I guess this makes it seem like I only have complaints about these books, but it’s just always so easier to remember the things that bother me than the thing I liked, and it’s been months since I read the books. A couple of stressy months, too.

13. Rudyard Kipling, Kim (new, English):

I bought that from a bargain bin at least a year ago (when I have little money and desperately need books, I buy classics, because they’re usually cheap and take a long time to read). This seemed like a good idea, because I vaguely remembered enjoying The Jungle Book, but it was really hard to read. I started it twice and put it down again before I finally finished it on the third try – I had to concentrate so much on understanding the language (something I’m not used to any more at all!) that I could hardly follow the plot, so I don’t really know what I thought about it. (And I know it’s silly, but I just do not put books away half-read. I think the only time I ever did that was with Moby Dick when I was fourteen.)

14. Andrea Heistinger, Handbuch Bio-Balkongarten [Handbook Organic Balcony Garden] (new, German):

I really liked this book. It has how-tos, and garden “portraits” and in-depth plant profiles – even of rather obscure plants. It’s the only place other than Good to Grow I’ve ever read about chayote . Most balcony gardening books are more… well… lifestyle books. Giving you suggestions for pretty mixed planters, and, oh yeah, throw in a herb planter and a tomato plant because it’s fashionable right now. This is a book for people who are really serious about growing food in a small space, ranging from raised beds to windowsills, from mixing your own potting mix to carrot varieties suitable for growing in containers…And it’s a very honestly written book as well, it doesn’t pretend to have all the answers, and is not afraid of saying things like, “Don’t try this, it doesn’t work.” I just cracked up when I read one tomato variety described as, “very pretty and tastes of nothing”.

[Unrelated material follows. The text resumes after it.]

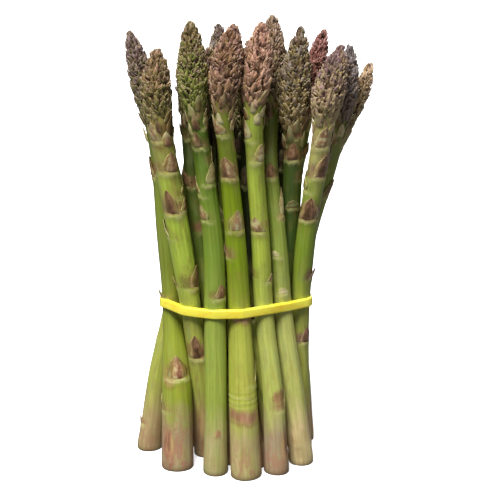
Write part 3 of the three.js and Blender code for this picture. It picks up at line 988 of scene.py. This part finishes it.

The only problem I have with this book is that my shelf for gardening books is full, and now I don’t know where to put it.

And what makes the book even cooler for me is that I actually met the author last year, when she held a balcony gardening workshop over in Big Town. I got there and she introduced herself and I think my eyes just about bugged out when I realized she was the one who’d written my treasured seed-saving handbook. Makes me wish I’d started my German blog a year earlier, my garden might have been included in the book.

15. Leander Petzoldt, Sagen aus Österreich [Legends from Austria] (new, German):

Flea market purchase, and well worth the money. All the books of folk tales I had before are mostly from the northwest of Austria, especially around Vienna (why, actually? I don’t even live there!) and they get a little repetitive. This one had stories from all over the country, including many I didn’t know, and several mythical creatures that I hadn’t heard of before. And one or two stories with a pun that I’m still laughing about – thanks to this book, I will find ladles amusing forever!

16. Laura Ingalls Wilder, These Happy Golden Years (new, English):

Just a small case of must-finish-series syndrome. I’ve spent the last two years or so trying to get the entire series via Bookmooch, ever since I realized that old, scribbled-in, used-to-belong-to-my-uncle book I almost took along to sell at the flea market was part of a series. I don’t even remember anything about it now. Shame on me for becoming such a forgetful reader!